When expressing such alarming thoughts, she thinks nothing of reaching out to stroke Isabel and express the wish she were more of a “lap cat,” which she was hoping for when she picked it out at WAIF.
“I love my cats obsessively,” she said. “But my cats are killers.”
Her yard is a veritable picnic spread for cats, and even on a leash they’re dangerous if not watched closely.

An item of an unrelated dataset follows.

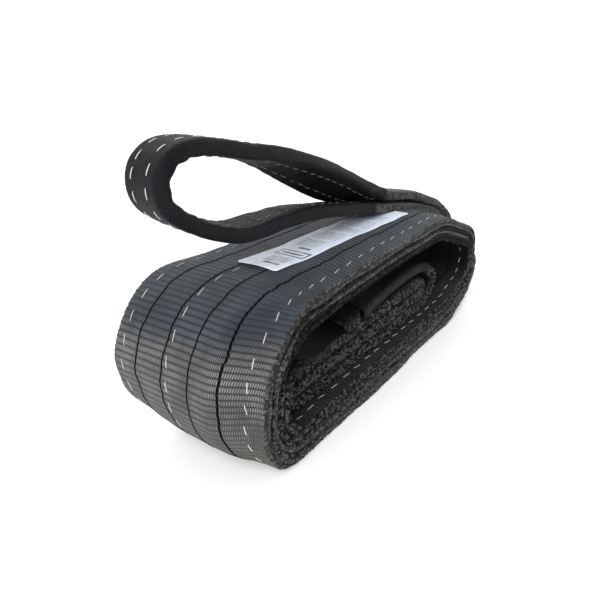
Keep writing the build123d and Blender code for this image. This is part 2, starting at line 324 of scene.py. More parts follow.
def plyPiece(name, start, stop, step, depth, counts, relief, seed):
    # a rounded flat section carried along the strap: outer face, far selvedge, inner face, near selvedge
    outer, inner = counts
    half, thick = roll["halfWeb"], roll["ply"]
    radius = thick / 2
    bead = np.linspace(-math.pi / 2, math.pi / 2, 7)[1:-1]
    flat = half - radius
    across = np.concatenate([
        np.linspace(-flat, flat, outer), flat + radius * np.cos(bead),
        np.linspace(flat, -flat, inner), -flat - radius * np.cos(bead)])
    inset = np.concatenate([
        np.zeros(outer), radius + radius * np.sin(bead),
        np.full(inner, thick), radius - radius * np.sin(bead)])
    selvedge = np.concatenate([np.zeros(outer), np.ones(5), np.zeros(inner), np.ones(5)])
    face = np.concatenate([np.ones(outer), np.zeros(5), -np.ones(inner), np.zeros(5)])
    along = np.concatenate([np.arange(start, stop, step), [stop]])
    s, y = along[:, None], across[None, :] * np.ones_like(along)[:, None]
    narrow = throatHalf(s) / half
    side = np.sign(y)
    # loops of weft at the selvedge, uneven, and each turn's edge a little in or out of line
    knob = 0.4 * np.sin(2 * math.pi * (s / weave["knob"] + 0.2 * inset + 0.3 * waver(s, 7, seed)))
    knob = knob + 0.5 * dapple(s, inset * 1.5 + seed * 7, 3.4, seed + 1)
    near = waver(s, weave["edgePitch"], seed + 2) * (side < 0)
    far = waver(s, weave["edgePitch"], seed + 3) * (side > 0)
    line = weave["edgeWander"] * near + weave["edgeWander"] * far
    margin = ease((np.abs(y) - half + 9) / 9)
    y = y * narrow + side * (selvedge * knob + margin * line)
    # the core end gathers into the inner throat, towards the near side
    gather = ease((s - strapEnd + core["from"]) / core["over"])
    y = y * (1 - core["gather"] * gather) + core["y"] * gather
    # folds along the web where it narrows
    fold = np.cos(across[None, :] / half * 3 * math.pi) * ease((throat["end"] - s) / 60)
    pleat = np.where(s < throat["end"], throat["pleat"] * fold, 0)
    rough = weave["rough"] * dapple(s, y + 3 * inset, 3.0, seed + 4) * selvedge
    sunk = depth - roll["proud"] + inset - relief * ribs(s, y) * face + rough + pleat
    points = rollPoint(s + 0 * y, y, sunk)
    v = np.concatenate([
        across[:outer], flat + radius * (bead + math.pi / 2), 200 + across[:inner], 330 + radius * bead])
    return tubeMesh(name, points, along, v, np.broadcast_to(selvedge, y.shape))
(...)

“They were able to catch and kill Douglas squirrels, chipmunks, rabbits, song sparrows, dark-eyed juncos, a spotted towhee, a robin, a Bewick’s wren, a northern flicker and a golden-crowned kinglet,” she said, adding that all the animals mentioned met their demise when the cats were in their open pen or on a leash with her standing only a few feet away. The pen was made more secure and now she’s ever watchful when walking them, unlike Gordon, who likes books too much to just watch a cat. Still, he keeps Percy and Isabel’s killer instincts in check.
Linda’s simple message is that the only way to own a cat and protect wildlife is to keep the cat indoors and walk it on a leash. And she has proof that she’s a cat lover despite their inborn desire for the thrill of a kill.
“I am very allergic to cats and am in my second year of allergy shots. I obviously love my cats,” she said.